> **Items**:
◇ ◇ ◇
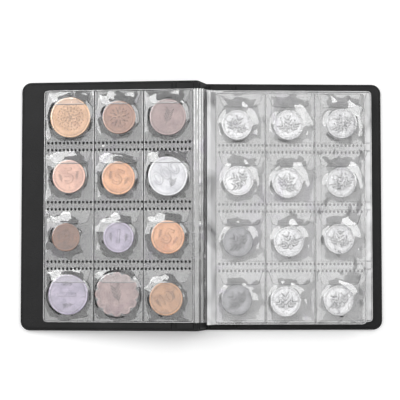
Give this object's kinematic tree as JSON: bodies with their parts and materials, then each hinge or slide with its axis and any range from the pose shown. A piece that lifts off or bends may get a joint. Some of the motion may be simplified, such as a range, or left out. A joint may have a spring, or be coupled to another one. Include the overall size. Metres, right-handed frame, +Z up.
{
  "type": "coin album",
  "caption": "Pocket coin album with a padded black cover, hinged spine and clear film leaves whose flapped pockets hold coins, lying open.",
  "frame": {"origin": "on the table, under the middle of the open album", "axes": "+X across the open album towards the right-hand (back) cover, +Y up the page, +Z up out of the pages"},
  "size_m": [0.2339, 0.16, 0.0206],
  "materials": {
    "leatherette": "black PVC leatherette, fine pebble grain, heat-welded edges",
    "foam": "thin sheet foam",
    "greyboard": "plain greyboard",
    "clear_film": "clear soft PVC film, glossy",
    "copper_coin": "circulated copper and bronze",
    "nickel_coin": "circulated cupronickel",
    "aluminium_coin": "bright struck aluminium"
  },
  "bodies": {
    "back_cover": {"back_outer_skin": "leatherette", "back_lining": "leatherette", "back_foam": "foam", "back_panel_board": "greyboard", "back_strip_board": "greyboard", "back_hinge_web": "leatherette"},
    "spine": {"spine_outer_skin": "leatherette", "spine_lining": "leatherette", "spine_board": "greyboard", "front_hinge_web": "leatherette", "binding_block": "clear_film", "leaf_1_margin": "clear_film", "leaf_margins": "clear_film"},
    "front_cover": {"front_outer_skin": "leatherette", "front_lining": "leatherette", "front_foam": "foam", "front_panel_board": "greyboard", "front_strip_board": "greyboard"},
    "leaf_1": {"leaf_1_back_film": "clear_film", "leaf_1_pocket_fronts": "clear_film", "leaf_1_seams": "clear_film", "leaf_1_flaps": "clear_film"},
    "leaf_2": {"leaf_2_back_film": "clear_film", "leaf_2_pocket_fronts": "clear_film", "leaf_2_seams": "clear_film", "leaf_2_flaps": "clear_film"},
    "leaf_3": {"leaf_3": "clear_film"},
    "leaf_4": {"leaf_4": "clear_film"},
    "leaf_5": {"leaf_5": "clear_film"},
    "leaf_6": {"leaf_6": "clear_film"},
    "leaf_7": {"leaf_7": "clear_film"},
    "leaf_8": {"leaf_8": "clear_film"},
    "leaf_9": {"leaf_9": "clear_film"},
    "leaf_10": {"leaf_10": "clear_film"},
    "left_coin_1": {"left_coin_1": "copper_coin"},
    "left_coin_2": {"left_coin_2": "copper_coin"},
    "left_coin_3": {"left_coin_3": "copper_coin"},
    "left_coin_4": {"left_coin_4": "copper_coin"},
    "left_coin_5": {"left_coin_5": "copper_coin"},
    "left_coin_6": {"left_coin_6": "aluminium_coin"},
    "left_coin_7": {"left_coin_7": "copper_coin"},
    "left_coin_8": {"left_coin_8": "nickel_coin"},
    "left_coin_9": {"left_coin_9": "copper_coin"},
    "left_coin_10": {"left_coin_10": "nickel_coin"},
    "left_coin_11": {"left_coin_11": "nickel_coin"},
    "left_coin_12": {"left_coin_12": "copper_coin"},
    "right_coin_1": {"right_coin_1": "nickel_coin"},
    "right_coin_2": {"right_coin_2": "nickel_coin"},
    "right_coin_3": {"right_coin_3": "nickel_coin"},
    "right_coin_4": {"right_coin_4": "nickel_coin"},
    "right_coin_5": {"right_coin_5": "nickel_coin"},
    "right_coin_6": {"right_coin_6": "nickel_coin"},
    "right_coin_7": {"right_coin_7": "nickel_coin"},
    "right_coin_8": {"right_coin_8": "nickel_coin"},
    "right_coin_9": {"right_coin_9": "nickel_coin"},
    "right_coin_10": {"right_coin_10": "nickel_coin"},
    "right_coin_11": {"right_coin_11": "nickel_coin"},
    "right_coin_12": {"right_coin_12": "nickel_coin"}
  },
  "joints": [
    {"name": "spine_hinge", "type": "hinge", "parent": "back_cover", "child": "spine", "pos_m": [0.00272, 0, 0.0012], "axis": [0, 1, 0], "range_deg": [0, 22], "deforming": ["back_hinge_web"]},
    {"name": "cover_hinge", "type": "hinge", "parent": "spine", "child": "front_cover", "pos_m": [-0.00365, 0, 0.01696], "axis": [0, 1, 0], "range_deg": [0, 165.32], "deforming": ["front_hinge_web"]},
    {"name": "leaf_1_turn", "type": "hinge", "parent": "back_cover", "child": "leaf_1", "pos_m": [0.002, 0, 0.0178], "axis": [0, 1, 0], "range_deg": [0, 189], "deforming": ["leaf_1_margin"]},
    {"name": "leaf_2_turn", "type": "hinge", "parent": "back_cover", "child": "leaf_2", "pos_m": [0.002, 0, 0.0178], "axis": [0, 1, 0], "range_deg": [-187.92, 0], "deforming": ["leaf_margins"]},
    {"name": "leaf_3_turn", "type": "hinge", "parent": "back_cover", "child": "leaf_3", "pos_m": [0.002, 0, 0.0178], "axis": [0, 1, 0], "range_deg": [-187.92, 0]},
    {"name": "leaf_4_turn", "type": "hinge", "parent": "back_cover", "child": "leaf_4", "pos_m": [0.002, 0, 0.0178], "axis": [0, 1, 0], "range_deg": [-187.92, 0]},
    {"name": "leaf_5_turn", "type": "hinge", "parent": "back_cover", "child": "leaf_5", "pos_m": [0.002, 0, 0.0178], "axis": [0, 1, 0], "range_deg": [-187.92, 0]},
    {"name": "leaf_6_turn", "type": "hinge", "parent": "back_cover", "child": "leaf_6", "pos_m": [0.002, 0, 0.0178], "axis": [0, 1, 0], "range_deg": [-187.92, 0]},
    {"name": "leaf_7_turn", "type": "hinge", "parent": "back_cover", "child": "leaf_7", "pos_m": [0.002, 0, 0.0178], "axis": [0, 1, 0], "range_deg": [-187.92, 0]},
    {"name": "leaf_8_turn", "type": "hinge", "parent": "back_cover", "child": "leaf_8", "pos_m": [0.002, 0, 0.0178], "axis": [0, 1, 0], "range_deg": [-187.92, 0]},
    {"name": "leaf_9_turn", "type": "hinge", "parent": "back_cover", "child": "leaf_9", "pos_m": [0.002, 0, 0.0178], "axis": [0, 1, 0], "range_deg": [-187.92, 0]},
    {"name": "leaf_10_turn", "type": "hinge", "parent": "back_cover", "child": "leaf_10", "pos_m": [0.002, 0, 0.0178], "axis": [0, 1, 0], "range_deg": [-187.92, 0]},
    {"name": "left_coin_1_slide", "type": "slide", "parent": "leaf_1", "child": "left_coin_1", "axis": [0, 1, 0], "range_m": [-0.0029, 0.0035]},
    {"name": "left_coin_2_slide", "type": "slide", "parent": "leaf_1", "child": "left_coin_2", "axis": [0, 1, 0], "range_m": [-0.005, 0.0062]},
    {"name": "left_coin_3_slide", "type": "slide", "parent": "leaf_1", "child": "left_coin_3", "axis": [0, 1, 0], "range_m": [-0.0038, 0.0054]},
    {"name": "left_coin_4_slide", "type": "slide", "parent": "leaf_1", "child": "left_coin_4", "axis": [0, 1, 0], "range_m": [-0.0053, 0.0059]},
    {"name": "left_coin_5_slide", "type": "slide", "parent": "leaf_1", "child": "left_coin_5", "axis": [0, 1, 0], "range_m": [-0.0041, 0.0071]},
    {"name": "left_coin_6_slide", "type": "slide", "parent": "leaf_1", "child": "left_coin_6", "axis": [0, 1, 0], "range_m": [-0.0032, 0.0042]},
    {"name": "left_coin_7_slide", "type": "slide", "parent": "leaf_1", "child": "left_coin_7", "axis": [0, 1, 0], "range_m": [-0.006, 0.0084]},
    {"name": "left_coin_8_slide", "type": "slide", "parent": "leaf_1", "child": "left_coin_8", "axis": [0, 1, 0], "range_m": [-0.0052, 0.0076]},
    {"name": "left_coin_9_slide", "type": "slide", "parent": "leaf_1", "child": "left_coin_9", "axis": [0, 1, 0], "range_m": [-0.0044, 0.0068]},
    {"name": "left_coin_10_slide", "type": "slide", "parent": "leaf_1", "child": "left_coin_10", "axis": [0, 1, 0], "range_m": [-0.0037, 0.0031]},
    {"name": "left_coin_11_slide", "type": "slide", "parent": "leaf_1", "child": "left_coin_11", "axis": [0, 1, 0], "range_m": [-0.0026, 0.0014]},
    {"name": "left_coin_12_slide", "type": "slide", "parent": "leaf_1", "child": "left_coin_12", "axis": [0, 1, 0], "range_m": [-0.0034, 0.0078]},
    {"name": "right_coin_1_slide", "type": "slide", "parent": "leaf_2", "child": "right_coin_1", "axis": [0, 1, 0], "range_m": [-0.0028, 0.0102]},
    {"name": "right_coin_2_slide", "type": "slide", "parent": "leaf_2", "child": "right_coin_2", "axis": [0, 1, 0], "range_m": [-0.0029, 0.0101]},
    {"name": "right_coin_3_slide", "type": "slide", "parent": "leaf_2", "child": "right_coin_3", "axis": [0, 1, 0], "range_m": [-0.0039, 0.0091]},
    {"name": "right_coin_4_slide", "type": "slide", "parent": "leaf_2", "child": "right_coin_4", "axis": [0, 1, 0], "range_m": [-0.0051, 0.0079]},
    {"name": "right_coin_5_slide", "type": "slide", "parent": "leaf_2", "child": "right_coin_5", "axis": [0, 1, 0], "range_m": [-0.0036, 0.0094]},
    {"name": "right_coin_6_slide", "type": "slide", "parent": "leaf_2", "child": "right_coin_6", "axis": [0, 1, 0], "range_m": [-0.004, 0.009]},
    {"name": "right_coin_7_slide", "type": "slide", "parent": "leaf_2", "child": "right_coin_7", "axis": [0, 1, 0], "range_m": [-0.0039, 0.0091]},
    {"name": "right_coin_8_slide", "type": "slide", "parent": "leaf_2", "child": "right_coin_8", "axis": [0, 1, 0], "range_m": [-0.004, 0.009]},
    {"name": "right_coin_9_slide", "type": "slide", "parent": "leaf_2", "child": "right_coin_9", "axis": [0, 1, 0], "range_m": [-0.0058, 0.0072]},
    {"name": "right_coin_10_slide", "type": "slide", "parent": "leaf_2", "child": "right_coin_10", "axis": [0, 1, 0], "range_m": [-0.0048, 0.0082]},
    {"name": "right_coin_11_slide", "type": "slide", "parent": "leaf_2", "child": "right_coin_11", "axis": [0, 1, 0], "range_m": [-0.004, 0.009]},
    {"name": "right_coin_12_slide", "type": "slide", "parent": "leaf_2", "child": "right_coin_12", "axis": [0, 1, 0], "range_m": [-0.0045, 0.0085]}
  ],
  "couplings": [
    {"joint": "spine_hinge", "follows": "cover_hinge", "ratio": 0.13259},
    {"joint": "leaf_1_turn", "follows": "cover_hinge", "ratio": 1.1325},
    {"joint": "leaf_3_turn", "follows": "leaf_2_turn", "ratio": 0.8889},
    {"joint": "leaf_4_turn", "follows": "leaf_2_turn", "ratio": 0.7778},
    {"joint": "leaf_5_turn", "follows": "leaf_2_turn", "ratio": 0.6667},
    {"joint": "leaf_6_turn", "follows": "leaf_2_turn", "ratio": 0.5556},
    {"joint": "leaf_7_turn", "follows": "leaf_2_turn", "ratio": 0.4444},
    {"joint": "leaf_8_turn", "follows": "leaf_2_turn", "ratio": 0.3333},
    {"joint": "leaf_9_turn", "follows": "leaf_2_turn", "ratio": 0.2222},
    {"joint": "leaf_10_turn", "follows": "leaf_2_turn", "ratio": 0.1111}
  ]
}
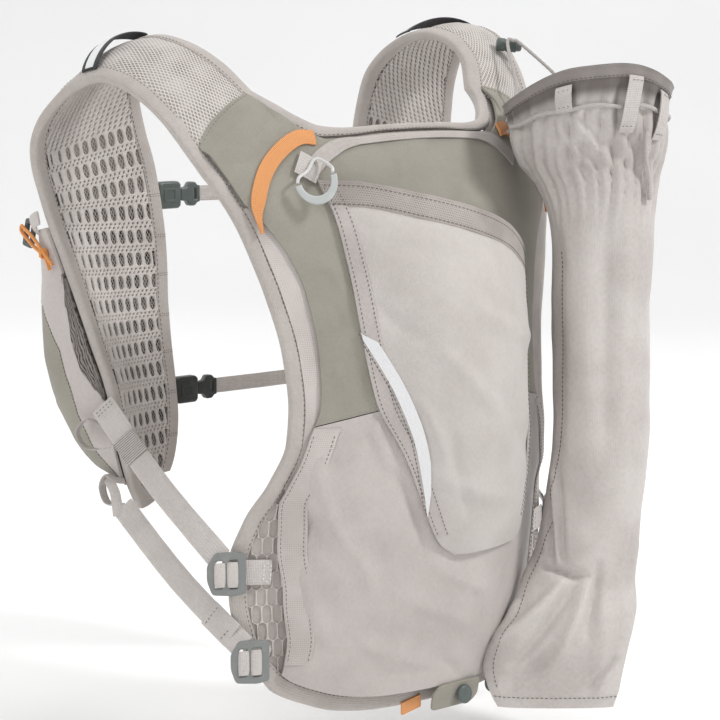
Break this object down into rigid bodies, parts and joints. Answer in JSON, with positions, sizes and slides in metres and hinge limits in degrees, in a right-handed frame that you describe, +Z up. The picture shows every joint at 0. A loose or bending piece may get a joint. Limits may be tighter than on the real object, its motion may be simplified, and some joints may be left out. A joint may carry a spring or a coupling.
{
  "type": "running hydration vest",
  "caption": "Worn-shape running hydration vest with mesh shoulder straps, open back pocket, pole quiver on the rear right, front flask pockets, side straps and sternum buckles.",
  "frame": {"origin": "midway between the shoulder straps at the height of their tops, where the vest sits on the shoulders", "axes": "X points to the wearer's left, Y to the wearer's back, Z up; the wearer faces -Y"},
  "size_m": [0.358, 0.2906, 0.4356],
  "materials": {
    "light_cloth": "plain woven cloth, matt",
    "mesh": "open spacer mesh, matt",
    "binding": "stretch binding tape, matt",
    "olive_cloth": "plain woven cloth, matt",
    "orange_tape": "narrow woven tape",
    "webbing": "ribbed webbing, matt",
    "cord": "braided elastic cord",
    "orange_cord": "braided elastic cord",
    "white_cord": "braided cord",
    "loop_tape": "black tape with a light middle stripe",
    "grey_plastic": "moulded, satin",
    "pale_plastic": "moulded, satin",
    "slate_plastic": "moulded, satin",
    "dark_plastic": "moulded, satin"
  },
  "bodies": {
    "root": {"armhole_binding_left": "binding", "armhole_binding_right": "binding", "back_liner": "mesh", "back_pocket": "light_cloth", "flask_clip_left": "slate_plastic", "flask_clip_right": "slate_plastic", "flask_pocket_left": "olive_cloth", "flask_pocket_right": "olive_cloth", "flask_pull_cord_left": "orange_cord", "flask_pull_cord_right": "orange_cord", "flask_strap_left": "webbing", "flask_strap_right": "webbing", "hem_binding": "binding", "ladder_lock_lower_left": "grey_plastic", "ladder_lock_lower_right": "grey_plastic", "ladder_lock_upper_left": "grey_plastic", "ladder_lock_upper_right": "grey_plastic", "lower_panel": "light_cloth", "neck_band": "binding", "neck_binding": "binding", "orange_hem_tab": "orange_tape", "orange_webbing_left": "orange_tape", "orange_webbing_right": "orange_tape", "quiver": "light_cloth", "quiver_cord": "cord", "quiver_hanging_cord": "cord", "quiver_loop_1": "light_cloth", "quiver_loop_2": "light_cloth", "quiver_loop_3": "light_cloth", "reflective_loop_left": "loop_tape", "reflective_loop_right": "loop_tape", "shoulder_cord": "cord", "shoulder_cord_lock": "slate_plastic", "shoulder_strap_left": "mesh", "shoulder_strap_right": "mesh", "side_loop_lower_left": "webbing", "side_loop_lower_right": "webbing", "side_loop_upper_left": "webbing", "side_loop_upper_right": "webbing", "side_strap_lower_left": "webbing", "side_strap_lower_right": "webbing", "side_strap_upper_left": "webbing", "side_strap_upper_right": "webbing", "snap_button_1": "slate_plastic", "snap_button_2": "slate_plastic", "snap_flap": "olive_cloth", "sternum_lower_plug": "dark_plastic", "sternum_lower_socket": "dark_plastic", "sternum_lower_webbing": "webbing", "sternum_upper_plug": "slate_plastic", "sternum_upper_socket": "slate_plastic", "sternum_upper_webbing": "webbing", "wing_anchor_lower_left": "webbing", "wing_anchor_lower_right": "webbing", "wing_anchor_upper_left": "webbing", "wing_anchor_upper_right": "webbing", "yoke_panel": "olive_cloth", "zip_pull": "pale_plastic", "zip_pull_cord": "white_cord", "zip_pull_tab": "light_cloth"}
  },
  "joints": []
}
◇ ◇ ◇
> **Set exercise**:
Gather all the lines that include the word "joints" and copy them out.

> **Result**:
  "joints": [
Break this object down into rigid bodies, parts and joints. Answer in JSON, with positions, sizes and slides in metres and hinge limits in degrees, in a right-handed frame that you describe, +Z up. The picture shows every joint at 0. A loose or bending piece may get a joint. Limits may be tighter than on the real object, its motion may be simplified, and some joints may be left out. A joint may carry a spring or a coupling.
  "joints": []